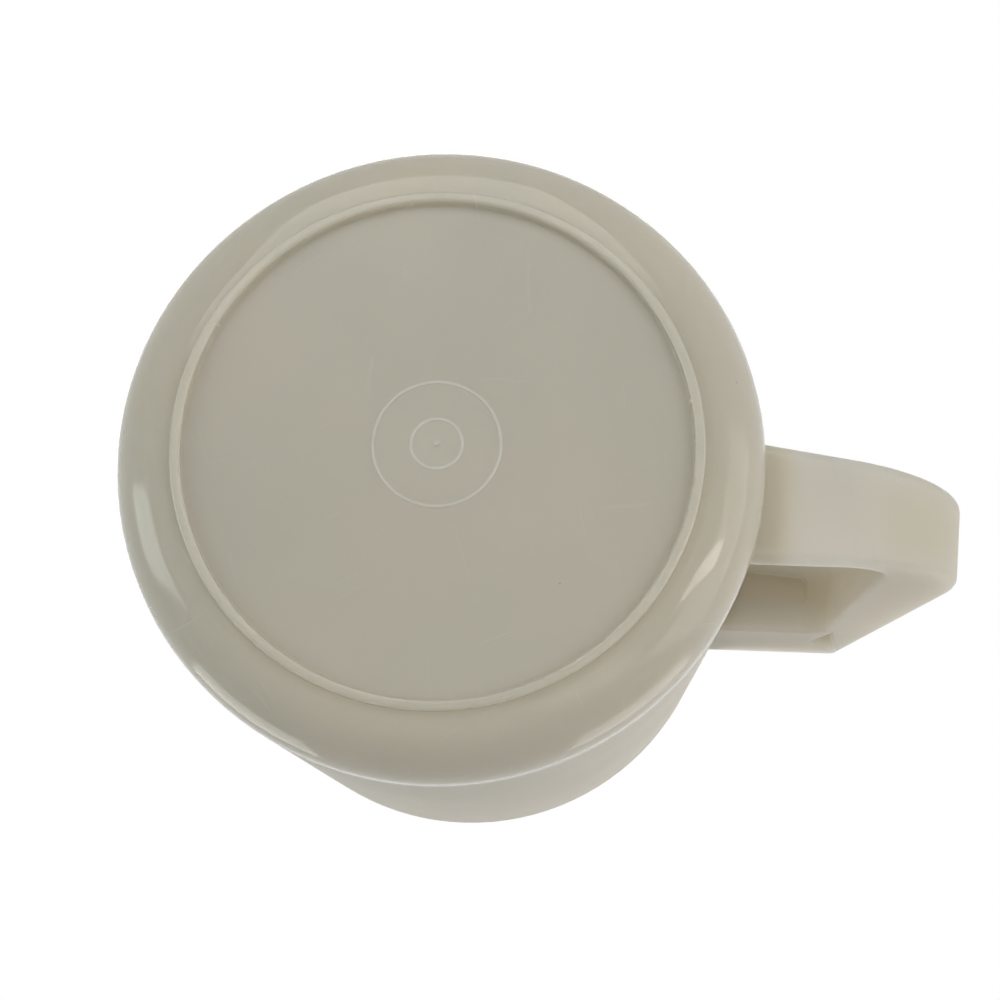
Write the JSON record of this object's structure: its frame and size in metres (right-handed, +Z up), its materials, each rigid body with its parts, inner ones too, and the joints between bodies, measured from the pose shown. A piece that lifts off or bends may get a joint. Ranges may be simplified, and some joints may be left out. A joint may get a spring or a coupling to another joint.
{
  "type": "plastic pitcher",
  "caption": "Empty one-piece milky translucent plastic pitcher of about 1.2 litres, with a pouring lip, a closed handle and a ring foot.",
  "frame": {"origin": "on the axis of the round body, in the plane that the foot ring stands on", "axes": "+Z up along the body's axis, +X towards the handle, the pouring lip at -X"},
  "size_m": [0.1692, 0.1182, 0.134],
  "materials": {
    "plastic": "milky translucent polypropylene, satin to semi-gloss"
  },
  "bodies": {
    "root": {"pitcher": "plastic"}
  },
  "joints": []
}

___

Exercise aim: Output all of the data again. Match it exactly.

Task result:
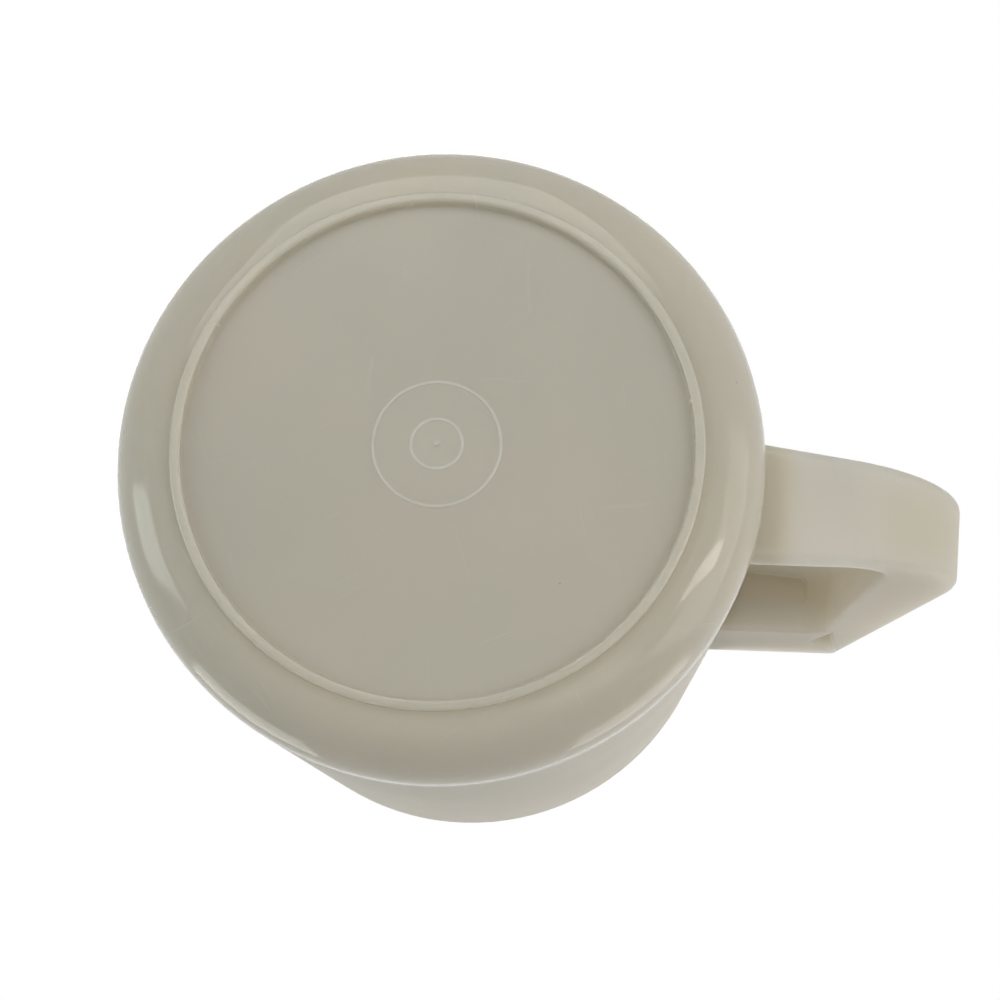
Write the JSON record of this object's structure: its frame and size in metres (right-handed, +Z up), its materials, each rigid body with its parts, inner ones too, and the joints between bodies, measured from the pose shown. A piece that lifts off or bends may get a joint. Ranges may be simplified, and some joints may be left out. A joint may get a spring or a coupling to another joint.
{
  "type": "plastic pitcher",
  "caption": "Empty one-piece milky translucent plastic pitcher of about 1.2 litres, with a pouring lip, a closed handle and a ring foot.",
  "frame": {"origin": "on the axis of the round body, in the plane that the foot ring stands on", "axes": "+Z up along the body's axis, +X towards the handle, the pouring lip at -X"},
  "size_m": [0.1692, 0.1182, 0.134],
  "materials": {
    "plastic": "milky translucent polypropylene, satin to semi-gloss"
  },
  "bodies": {
    "root": {"pitcher": "plastic"}
  },
  "joints": []
}